For brands with operational complexity, a practical budget often includes discovery, implementation, stabilization after launch, and a follow-on optimization phase. That approach is usually more realistic than expecting every requirement to be solved in a single release.
What serious buyers should ask before approving spend
Before committing budget, decision-makers should ask whether the proposed solution fits current growth plans, not just current pain points. Can it handle catalog expansion, channel growth, evolving fulfillment models, and new customer segments? Will it simplify operations, or just create a nicer frontend on top of the same bottlenecks?
They should also ask how much of the budget is going into one-time visual polish versus durable technical capability. Clean UX matters, but so do stable integrations, scalable architecture, and maintainable code standards. The business impact is usually stronger when those investments are balanced correctly.

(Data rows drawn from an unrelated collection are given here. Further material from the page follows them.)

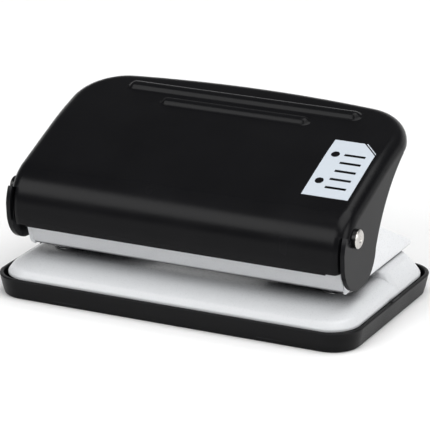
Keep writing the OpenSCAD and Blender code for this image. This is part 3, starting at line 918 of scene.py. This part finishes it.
def lamp(name, place, aim, size, power):
    data = bpy.data.lights.new(name, "AREA")
    data.shape, data.size, data.size_y = "RECTANGLE", *size
    data.energy = power
    obj = bpy.data.objects.new(name, data)
    bpy.context.scene.collection.objects.link(obj)
    obj.location = place
    obj.rotation_euler = (Vector(aim) - Vector(place)).to_track_quat("-Z", "Y").to_euler()


def backdrop():
    """A dim room with a pale wall low behind the object."""
    world = bpy.data.worlds.new("studio")
    world.use_nodes = True
    tree = world.node_tree
    split = tree.nodes.new("ShaderNodeSeparateXYZ")
    tree.links.new(tree.nodes.new("ShaderNodeTexCoord").outputs["Generated"], split.inputs[0])

    def ramp(axis, low, high, at_low, at_high):
        node = tree.nodes.new("ShaderNodeMapRange")
        for key, value in (("From Min", low), ("From Max", high),
                           ("To Min", at_low), ("To Max", at_high)):
            node.inputs[key].default_value = value
        tree.links.new(split.outputs[axis], node.inputs["Value"])
        return node.outputs[0]

    pale = tree.nodes.new("ShaderNodeMath")
    pale.operation = "MULTIPLY"
    tree.links.new(ramp(1, 0.1, 0.6, 0.0, 1.0), pale.inputs[0])
    tree.links.new(ramp(2, 0.2, 0.5, 1.0, 0.0), pale.inputs[1])
    total = tree.nodes.new("ShaderNodeMath")
    total.operation = "ADD"
    tree.links.new(pale.outputs[0], total.inputs[0])
    total.inputs[1].default_value = ROOM_LIGHT
    background = tree.nodes["Background"]
    background.inputs["Color"].default_value = (1, 1, 1, 1)
    tree.links.new(total.outputs[0], background.inputs["Strength"])
    bpy.context.scene.world = world


def camera():
    data = bpy.data.cameras.new("camera")
    data.sensor_width, data.lens = SENSOR, LENS
    data.clip_start, data.clip_end = 0.01, 50
    obj = bpy.data.objects.new("camera", data)
    bpy.context.scene.collection.objects.link(obj)
    offset = Vector((math.sin(AZIMUTH) * math.cos(ELEVATION),
                     -math.cos(AZIMUTH) * math.cos(ELEVATION), math.sin(ELEVATION)))
    obj.location = Vector(TARGET) * MM + offset * (DISTANCE * MM)
    obj.rotation_euler = (-offset).to_track_quat("-Z", "Y").to_euler()
    bpy.context.scene.camera = obj


floor()
for spec in LAMPS:
    lamp(*spec)
backdrop()
bpy.context.scene.view_settings.view_transform = "Standard"
camera()
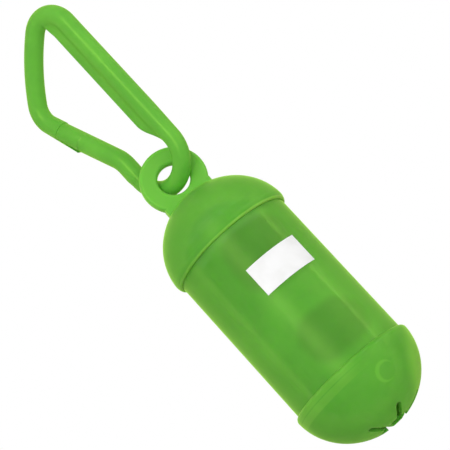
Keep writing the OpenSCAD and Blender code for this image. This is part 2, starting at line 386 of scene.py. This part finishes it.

This is where a platform-neutral partner has an advantage. Instead of forcing every project into the same stack, they can assess whether the right answer is Shopify customization, BigCommerce flexibility, Magento depth, or a more tailored Laravel or React build. That kind of discipline usually leads to better budget allocation and fewer expensive reversals later.
Custom ecommerce website cost is not just a number tied to a website build. It is a reflection of how much complexity your business carries, how much inefficiency you want to remove, and how seriously you are investing in the next stage of growth. The smartest spend is not the lowest bid. It is the one that fits the business you are building next.